El hombre que regresa es un samaritano, es decir, un extranjero, un no judío, un impuro. Es el único que sale del anonimato. Los otros nueve permanecen en silencio. Es como si Lucas, narrador lúcido y preciso, dibujara una escena teatral en la que solo el personaje marginal adquiere profundidad, voz, rostro, personalidad.
¿Y Jesús? Jesús observa la diferencia. No la corrige. No llama al orden a los nueve. No condena, no se queja. Hace una constatación: «¿No han sido purificados los diez? ¿Dónde están los otros nueve?». Es una pregunta sin respuesta. Es precisamente en esta pregunta donde se abre el espacio de la libertad. La gratitud no es un deber. Es un gesto que no se puede ordenar. El milagro cura los cuerpos. Pero solo la gratitud salva la relación: «Levántate y vete, tu fe te ha salvado», dice Jesús. La gratitud es el punto en el que uno se siente visto, devuelto, íntegro.
La parábola está abierta. Los nueve se han ido, han sido curados, pero no sabemos si han comprendido el sentido de su curación.

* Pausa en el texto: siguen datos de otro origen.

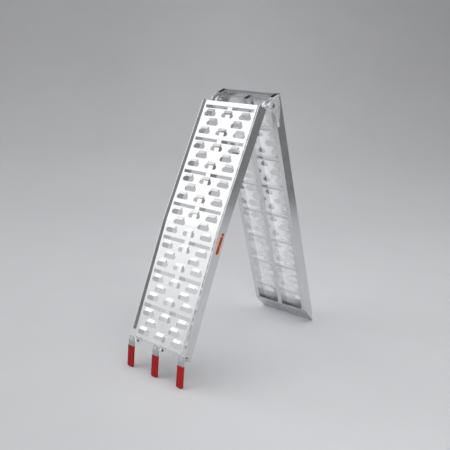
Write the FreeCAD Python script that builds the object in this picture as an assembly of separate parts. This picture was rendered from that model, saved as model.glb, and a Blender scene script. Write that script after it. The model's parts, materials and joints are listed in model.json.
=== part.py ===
import FreeCAD, Part
import math
import os

# Folding loading ramp: two leaves joined by a hinge, standing as an upturned V.
# All sizes are in millimetres. +Z is up. X runs across the ramp.
# Each leaf is drawn flat in its own frame: X across, Y along the leaf from its
# hinged end, Z out of the tread. Then it is turned and set at the hinge pin.

os.makedirs("parts", exist_ok=True)
V = FreeCAD.Vector
X_AXIS = V(1, 0, 0)

# ---- overall ----
HALF_WIDTH = 143.0          # centre line to the outer face of a side rail
GROUND_TILT = 19.56         # ground leaf, degrees from vertical
HOOK_TILT = 25.8            # hook leaf above its bend, degrees from vertical
HOOK_BEND = 4.3             # how far the lower half of the hook leaf is bent
GROUND_LENGTH = 1143.0      # hinged end to the ground edge
HOOK_LENGTH = 1015.0        # hinged end to the outer face of the end bar

# ---- hinge ----
PIN_ALONG = 25.0            # pin in from the hinged end of the ground leaf
PIN_BEYOND = 25.8           # pin beyond the hinged end of the hook leaf
PIN_DEPTH = 63.0            # pin below the tread of either leaf
PIN_RADIUS = 5.0
PIN_CLEARANCE = 0.05
LUG_RADIUS = 18.0
PLATE_THICK = 5.0
SIDE_GAP = 0.35             # free space beside the moving tongue

# ---- side rails: hollow, with a low sloped kerb along the outer edge ----
RAIL_WIDTH = 20.5
RAIL_DEPTH = 42.0
RAIL_WALL = 2.5
KERB_HEIGHT = 6.0
KERB_FOOT = 13.0            # width of the kerb at its foot
KERB_TOP = 2.0              # width of the kerb at its top
RAIL_IN = HALF_WIDTH - RAIL_WIDTH

# ---- centre rib ----
RIB_WIDTH = 22.0
RIB_WALL = 2.5

# ---- tread planks ----
PLANK_COUNT = 7
PLANK_PITCH = 139.2
PLANK_LENGTH = 125.2
PLANK_THICK = 3.0
PLANK_SKIRT = 10.0          # depth of the turned-down long edges
SKIRT_THICK = 2.5
HOOK_FIRST_PLANK = 32.8
GROUND_FIRST_PLANK = 26.0
JOINT_SLACK = 0.1
PLANK_HALF = RAIL_IN - JOINT_SLACK
ROW_OFFSETS = (25.0, 62.6, 100.2)
THREE_HOLES = (-89.0, 0.0, 89.0)
TWO_HOLES = (-62.0, 62.0)
SLOT_HALF = 29.5
SLOT_RADIUS = 9.5
TOOTH_HALF = 18.0
TOOTH_RUN = 12.0
TOOTH_RISE = 8.5
TOOTH_THICK = 2.2
TOOTH_SLIT = 0.6

# ---- cross bars ----
BAR_DEPTH = 22.0
BAR_WALL = 2.5
BAR_START = 1.0
HOOK_BAR_END = 18.8
GROUND_BAR_END = 17.5
END_BAR_START = 996.6
END_BAR_DEPTH = 32.0
END_BAR_PLUG = 12.0         # solid length at each end of the end bar

# ---- ground foot ----
BEVEL_LENGTH = 82.0
FOOT_PLATE = 4.0

# ---- fingers ----
FINGER_X = 132.8
FINGER_WIDTH = 28.0
FINGER_THICK = 6.0
FINGER_START = 996.6
FINGER_BEND_AT = 1015.6
FINGER_TILT = 3.0           # degrees from vertical below the bend
FINGER_RIVET_X = 132.8      # outer fingers are riveted into the hollow rails
SLEEVE_WIDTH = 34.0
SLEEVE_THICK = 12.0
SLEEVE_LENGTH = 88.0
SLEEVE_TIP = 4.0
SLEEVE_CORNER = 7.0
KERB_END = 967.0
STRAP_HOLE_BESIDE = 30.0    # strap hole to the right of a finger
STRAP_HOLE_RADIUS = 5.0
MARKER_THICK = 0.5
MARKER_STRIP = (527.0, 597.0, -32.0, -12.0)    # along the leaf, then into its depth
MARKER_BADGE = (511.0, 524.5, -34.0, -16.0)    # small plain patch above the strip

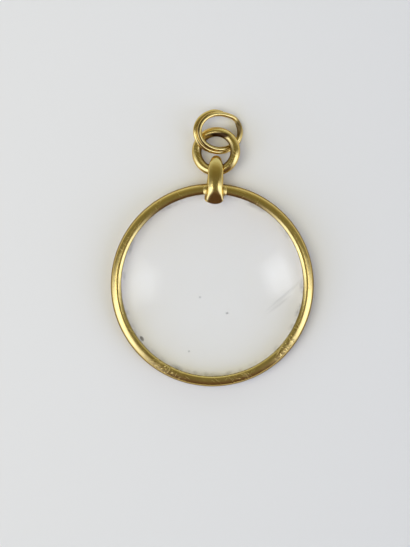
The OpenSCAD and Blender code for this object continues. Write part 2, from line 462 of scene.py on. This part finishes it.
def polished_gold(name, roughness, rubbed=(), painted_shade=None):
    """Polished gold with hairline scratches, slight dents and a deeper colour in random patches.
    Each rubbed place is its centre, its radius and how strongly it is scratched and dented. The
    last argument, if given, is a function that makes the mask of painted shade from the place on
    the piece: there the gold is painted dark brown and made duller."""
    material, shading, gold = new_material(name)
    where = shading.add("ShaderNodeTexCoord").outputs["Object"]
    scratched, dented = scratch_amount, 0.0
    for centre, radius, strength in rubbed:
        away = shading.add(
            "ShaderNodeVectorMath",
            {0: where, 1: tuple(c * mm for c in centre)},
            operation="DISTANCE",
        )
        outer, core = radius * mm, radius * mm * rubbed_core
        near = shading.ramp(away.outputs["Value"], outer, core, 0.0, strength)
        scratched = shading.math("ADD", scratched, near)
        dented = shading.math("ADD", dented, near)
    scratches = shading.add(
        "ShaderNodeGroup",
        {"Vector": where, "Lines per mm": scratches_per_mm, "Amount": scratched},
        node_tree=scratches_group,
    )
    specks = shading.add(
        "ShaderNodeGroup", {"Vector": where, "Amount": dented}, node_tree=specks_group
    )
    wear = shading.add(
        "ShaderNodeGroup",
        {"Vector": where, "Patch mm": wear_patch, "Pits": pit_amount},
        node_tree=wear_group,
    )
    deep = shading.math("MULTIPLY", wear.outputs["Tone"], deep_gold_share)
    colour = shading.mix(deep, gold_colour, deep_gold_colour)
    rough = shading.math("MULTIPLY_ADD", scratches.outputs["Mask"], scratch_dulling, roughness)
    # Painted shade: the masked places are painted dark brown and made duller.
    if painted_shade:
        shade = painted_shade(shading, where)
        colour = shading.mix(shade, colour, shade_colour)
        rough = shading.math("MULTIPLY_ADD", shade, shade_dulling, rough)
    shading.tree.links.new(colour, gold.inputs["Base Color"])
    gold.inputs["Metallic"].default_value = 1.0
    gold.inputs["Specular Tint"].default_value = edge_gold_colour
    shading.tree.links.new(rough, gold.inputs["Roughness"])
    swell = shading.bump(wear.outputs["Swell"], swell_depth)
    grooves = shading.math("SUBTRACT", scratches.outputs["Height"], wear.outputs["Pit"])
    scored = shading.bump(grooves, scratch_depth, swell)
    knocked = shading.bump(specks.outputs["Height"], speck_depth, scored)
    shading.tree.links.new(knocked, gold.inputs["Normal"])
    return material


# How dark the painted shade is at its darkest
shade_amount = 0.75
rim_shade_from = 0.3 * mm
rim_shade_to = 0.1 * mm


def rim_edge_shade(shading, where):
    """Painted shade: the outermost edge of the rim is painted dark and made duller."""
    outwards = level_distance(shading, where, rim_centre)
    return shading.ramp(outwards, rim_r - rim_shade_from, rim_r - rim_shade_to, 0.0, shade_amount)


# Centre and radius in millimetres, and how strongly the place is rubbed
rim_rubbed = (
    ((-7.7, -24.1, 3.0), 4.5, 1.0),
    ((15.3, -19.5, 3.0), 3.2, 1.6),
    ((5.9, -25.1, 3.0), 2.5, 0.8),
)
rim_gold = polished_gold("rim gold", roughness=0.2, rubbed=rim_rubbed, painted_shade=rim_edge_shade)

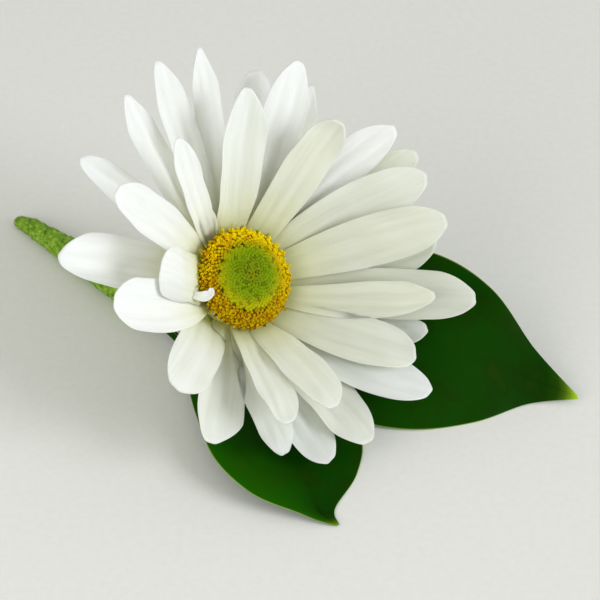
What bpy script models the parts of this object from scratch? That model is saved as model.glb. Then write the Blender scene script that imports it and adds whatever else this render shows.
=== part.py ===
"""White daisy made up as a buttonhole, lying on a table. Blender 4.5, metres, +Z up.

The bloom, its stem and two leaves of another plant are held together by one sleeve of
florist's tape. The bloom leans back on its bent neck and faces up towards -Y and +X.
"""
import math

import bmesh
import bpy
from mathutils import Matrix, Vector
from mathutils.geometry import delaunay_2d_cdt

MM = 0.001
GAP = 0.3 * MM

# Bloom: the middle of the disc's rim plane, and the way that the bloom faces
DISC_CENTRE = Vector((0.0, 0.0, 21.0)) * MM
BLOOM_AXIS = Vector((0.47, -0.525, 0.709)).normalized()

# Disc of tube florets: a ring of open ones round a dome of closed buds
DISC_RADIUS = 8.0 * MM
DISC_RIM_HEIGHT = 0.4 * MM
DISC_DOME = 3.3 * MM
DISC_UNDERSIDE = -1.0 * MM
BUD_RADIUS = 5.1 * MM
OPEN_INNER_RADIUS = BUD_RADIUS + GAP
FLORET_SPACING = 1.35 * MM
BUD_SPACING = 1.2 * MM
FLORET_HEIGHT = 0.75 * MM
BUD_HEIGHT = 0.35 * MM
DISC_SIDES = 30
GOLDEN_ANGLE = math.pi * (3.0 - math.sqrt(5.0))

# Petal roots: a collar round the receptacle that the petals grow from, layer on layer
COLLAR_INNER = 5.4 * MM
COLLAR_OUTER = 7.1 * MM
COLLAR_TOP = -1.5 * MM
COLLAR_BOTTOM = -3.9 * MM
ROOT_RADIUS = 6.9 * MM
ROOT_SINK = 1.1 * MM
FRONT_ROOT_HEIGHT = -1.95 * MM
LAYER_DROP = 0.63 * MM

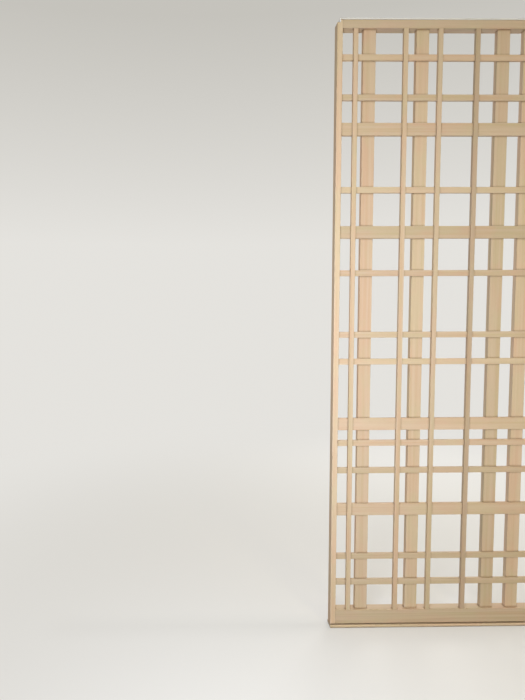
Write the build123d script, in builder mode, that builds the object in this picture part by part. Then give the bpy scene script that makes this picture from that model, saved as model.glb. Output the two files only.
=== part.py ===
from build123d import *
import os

# Lattice screen that slides sideways in its own frame: a sill, a head guide and one jamb.
# Millimetres, +Z up, X along the run, -Y towards the room.
# The origin is the middle of the sill's underside, in the plane of the running rail.

os.makedirs("parts", exist_ok=True)

# Timber of the screen: width across the face, depth from front to back
stile_width = 22
leaf_depth = 45
head_height = 33
foot_height = 60
narrow_width = 18
narrow_depth = 17
wide_width = 50
wide_depth = 25
slim_height = 24
slim_depth = 12
broad_height = 50
broad_depth = 15

# How far the crossbars, and the plane of the half-laps, lie behind the screen's front
bar_setback = 5
lap_setback = 11

# Tenons: length, shoulder of the bars and of the rails, cheek on the faces of the thin crossbars
tenon_length = 12
mortise_relief = 0.5
shoulder = 4
rail_shoulder = 8
cheek = 3
head_tenon_height = 10

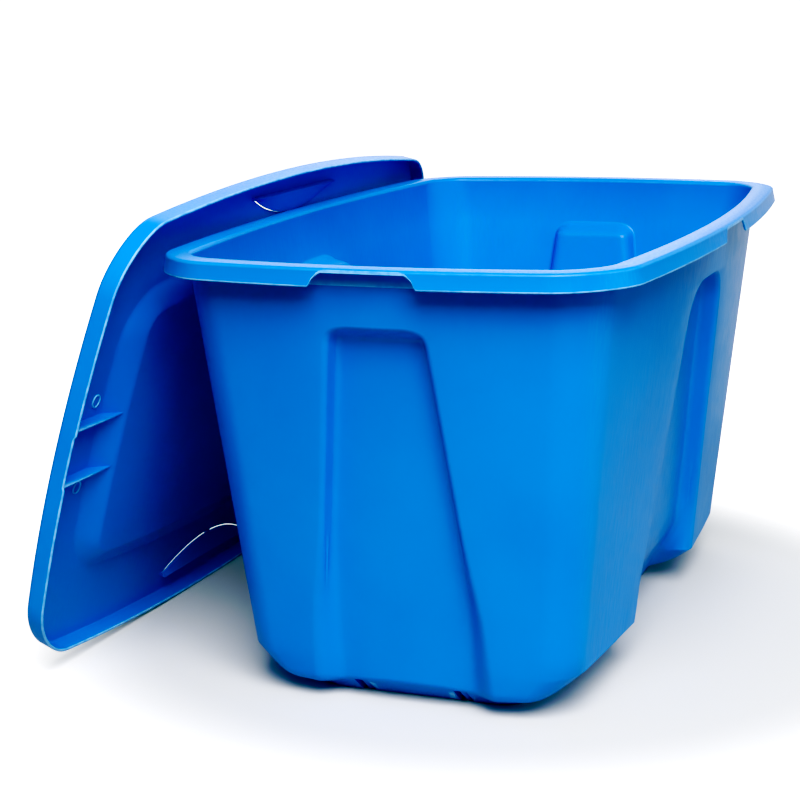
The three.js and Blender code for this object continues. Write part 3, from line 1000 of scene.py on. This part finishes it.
def blend_colour(tree, share, first, second):
    """The first colour turning into the second; each is a socket or a plain colour."""
    blend = tree.nodes.new("ShaderNodeMix")
    blend.data_type = "RGBA"
    tree.links.new(share, blend.inputs["Factor"])
    for socket, value in ((blend.inputs["A"], first), (blend.inputs["B"], second)):
        if isinstance(value, tuple):
            socket.default_value = (*value, 1)
        else:
            tree.links.new(value, socket)
    return blend.outputs["Result"]


def outwards_node(tree, texture):
    """Distance from the middle plane in metres, times how much the surface faces away from it.

    It is largest on the outside of the long sides, and below 0 on their inside.
    """
    place = tree.nodes.new("ShaderNodeSeparateXYZ")
    tree.links.new(texture.outputs["Object"], place.inputs[0])
    facing = tree.nodes.new("ShaderNodeSeparateXYZ")
    tree.links.new(texture.outputs["Normal"], facing.inputs[0])
    return math_node(tree, "MULTIPLY", place.outputs["X"], facing.outputs["X"])


def plastic(name):
    """Moulded blue plastic: cloudy colour, upright streaks in roughness and bump with painted sheen
    along them, a fine grain, and painted highlights on sharp edges.
    """
    material = bpy.data.materials.new(name)
    material.use_nodes = True
    tree = material.node_tree
    shader = tree.nodes["Principled BSDF"]
    texture = tree.nodes.new("ShaderNodeTexCoord")
    coords = texture.outputs["Object"]

    clouds = noise_node(tree, coords, *CLOUDS)
    streaks = noise_node(tree, coords, *STREAKS)
    blotches = noise_node(tree, coords, *BLOTCHES)
    grain = noise_node(tree, coords, *GRAIN)

    body = blend_colour(tree, ramp_node(tree, clouds, *CLOUDS_SHOWN), BLUE_DEEP, BLUE_CLEAR)
    # Painted sheen: paler streaks, mostly on the outside of the long sides.
    share = ramp_node(tree, outwards_node(tree, texture), *SHEEN_BY_PLACE)
    painted_sheen = math_node(tree, "MULTIPLY", ramp_node(tree, streaks, *SHEEN_STREAKS_SHOWN), share)
    body = blend_colour(tree, painted_sheen, body, BLUE_PAINTED_SHEEN)

    # Painted highlight: paler blue on sharp convex edges, broken up by blotches.
    curve = tree.nodes.new("ShaderNodeAttribute")
    curve.attribute_name = CURVE_NAME
    edge = ramp_node(tree, curve.outputs["Fac"], *HIGHLIGHT_BY_CURVE)
    edge_highlight = math_node(tree, "MULTIPLY", edge, ramp_node(tree, blotches, *HIGHLIGHT_BY_BLOTCH))
    body = blend_colour(tree, edge_highlight, body, BLUE_EDGE_HIGHLIGHT)
    tree.links.new(body, shader.inputs["Base Color"])

    rough = ramp_node(tree, streaks, *STREAKS_ROUGHNESS)
    rough = math_node(tree, "ADD", rough, math_node(tree, "MULTIPLY", edge_highlight, EDGE_HIGHLIGHT_ROUGHNESS))
    tree.links.new(rough, shader.inputs["Roughness"])
    shader.inputs["Specular IOR Level"].default_value = SPECULAR

    relief = math_node(tree, "ADD", math_node(tree, "MULTIPLY", grain, GRAIN_IN_BUMP), streaks)
    bump = tree.nodes.new("ShaderNodeBump")
    bump.inputs["Strength"].default_value = BUMP_STRENGTH
    bump.inputs["Distance"].default_value = BUMP_DEPTH
    tree.links.new(relief, bump.inputs["Height"])
    tree.links.new(bump.outputs["Normal"], shader.inputs["Normal"])
    return material


# ---- Studio ------------------------------------------------------------------------------------


def pale(name, shade):
    """A plain dull grey of a shade."""
    material = bpy.data.materials.new(name)
    material.use_nodes = True
    shader = material.node_tree.nodes["Principled BSDF"]
    shader.inputs["Base Color"].default_value = (shade, shade, shade, 1)
    shader.inputs["Roughness"].default_value = PALE_ROUGHNESS
    shader.inputs["Specular IOR Level"].default_value = PALE_SPECULAR
    return material


def build_floor():
    """A pale floor with a round wall far off, which glow white further from the tote.

    It catches shadows, but throws no light back: a smaller, darker board under it does that.
    """
    around = [math.tau * i / COVE_SIDES for i in range(COVE_SIDES)]
    edge = [(math.cos(a) * COVE_RADIUS, math.sin(a) * COVE_RADIUS) for a in around]
    vertices = [(x, y, z) for z in (0, COVE_RADIUS) for x, y in edge]
    wall = []
    for i in range(COVE_SIDES):
        after = (i + 1) % COVE_SIDES
        wall.append((i, after, COVE_SIDES + after, COVE_SIDES + i))
    floor = mesh_object("floor", vertices, [tuple(range(COVE_SIDES))] + wall)
    material = pale("pale_floor", FLOOR_SHADE)
    tree = material.node_tree
    shader = tree.nodes["Principled BSDF"]
    shader.inputs["Emission Color"].default_value = (1, 1, 1, 1)
    coords = tree.nodes.new("ShaderNodeTexCoord")
    reach = tree.nodes.new("ShaderNodeVectorMath")
    reach.operation = "LENGTH"
    tree.links.new(coords.outputs["Object"], reach.inputs[0])
    glow = ramp_node(tree, reach.outputs["Value"], *FLOOR_GLOW)
    tree.links.new(glow, shader.inputs["Emission Strength"])
    floor.data.materials.append(material)
    floor.visible_diffuse = False
    floor.visible_glossy = False
    floor.visible_shadow = False


def build_bounce_board():
    """A board that the camera doesn't see, which throws light up at the tote."""
    half = BOUNCE_HALF
    turns = ((-half, -half), (half, -half), (half, half), (-half, half))
    corners = [(x, y, -BOUNCE_BELOW) for x, y in turns]
    board = mesh_object("bounce_board", corners, [(0, 1, 2, 3)])
    board.data.materials.append(pale("bounce_board", BOUNCE_SHADE))
    board.visible_camera = False


def area_light(name, target, azimuth, elevation, distance, size, power):
    """A square softbox aimed at a target; azimuth is counted from -Y towards +X, in degrees."""
    light = bpy.data.lights.new(name, "AREA")
    light.shape = "SQUARE"
    light.size = size
    light.energy = power
    lamp = bpy.data.objects.new(name, light)
    turn = Matrix.Rotation(math.radians(azimuth), 4, "Z")
    tilt = Matrix.Rotation(math.radians(90 - elevation), 4, "X")
    lamp.matrix_world = Matrix.Translation(target) @ turn @ tilt @ Matrix.Translation((0, 0, distance))
    bpy.context.scene.collection.objects.link(lamp)


def build_world():
    """A soft room: brightest low down behind the tote, dim overhead and darker below."""
    world = bpy.data.worlds.new("studio")
    world.use_nodes = True
    tree = world.node_tree
    coords = tree.nodes.new("ShaderNodeTexCoord")
    split = tree.nodes.new("ShaderNodeSeparateXYZ")
    tree.links.new(coords.outputs["Generated"], split.inputs[0])
    overhead = ramp_node(tree, split.outputs["Z"], *WORLD_OVERHEAD)
    facing = tree.nodes.new("ShaderNodeVectorMath")
    facing.operation = "DOT_PRODUCT"
    facing.inputs[1].default_value = Vector(WORLD_BACK_WAY).normalized()
    tree.links.new(coords.outputs["Generated"], facing.inputs[0])
    back = ramp_node(tree, facing.outputs["Value"], *WORLD_BACK)
    background = tree.nodes["Background"]
    tree.links.new(math_node(tree, "ADD", overhead, back), background.inputs["Strength"])
    background.inputs["Color"].default_value = (1, 1, 1, 1)
    bpy.context.scene.world = world


def build_camera():
    data = bpy.data.cameras.new("camera")
    data.lens = CAMERA_LENS
    data.sensor_width = CAMERA_SENSOR
    camera = bpy.data.objects.new("camera", data)
    turn = Matrix.Rotation(CAMERA_YAW, 4, "Z") @ Matrix.Rotation(math.pi / 2 - CAMERA_PITCH, 4, "X")
    camera.matrix_world = Matrix.Translation(CAMERA_PLACE) @ turn @ Matrix.Rotation(CAMERA_ROLL, 4, "Z")
    bpy.context.scene.collection.objects.link(camera)
    bpy.context.scene.camera = camera


def grade():
    """Shows the light as a camera does: firm shadows, soft highlights and no haze in the red."""
    view = bpy.context.scene.view_settings
    view.view_transform = "Standard"
    view.use_curve_mapping = True
    mapping = view.curve_mapping
    mapping.black_level = (RED_BLACK, 0, 0)
    mapping.white_level = (TONE_WHITE, TONE_WHITE, TONE_WHITE)
    tone = mapping.curves[TONE_OF_ALL]
    for light, shown in TONE_CURVE:
        tone.points.new(light / TONE_WHITE, shown)
    mapping.update()


build_camera()
build_floor()
build_bounce_board()
build_world()
for light_name, settings in LIGHTS.items():
    area_light(light_name, **settings)
grade()

tub_piece = build_tub()
lid_piece = build_lid()
for piece, node in ((tub_piece, "tub"), (lid_piece, "lid")):
    piece.data.materials.append(plastic(node + "_plastic"))
    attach(piece, node)
    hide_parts(node)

El samaritano, en cambio, vuelve atrás, relee lo que le ha sucedido y realiza un gesto gratuito. Él también podría haberse ido, y nadie se lo habría reprochado. Pero decide volver. Y en ese regreso, encuentra algo que no había buscado: la dignidad recuperada. Es en este momento cuando se produce el verdadero milagro.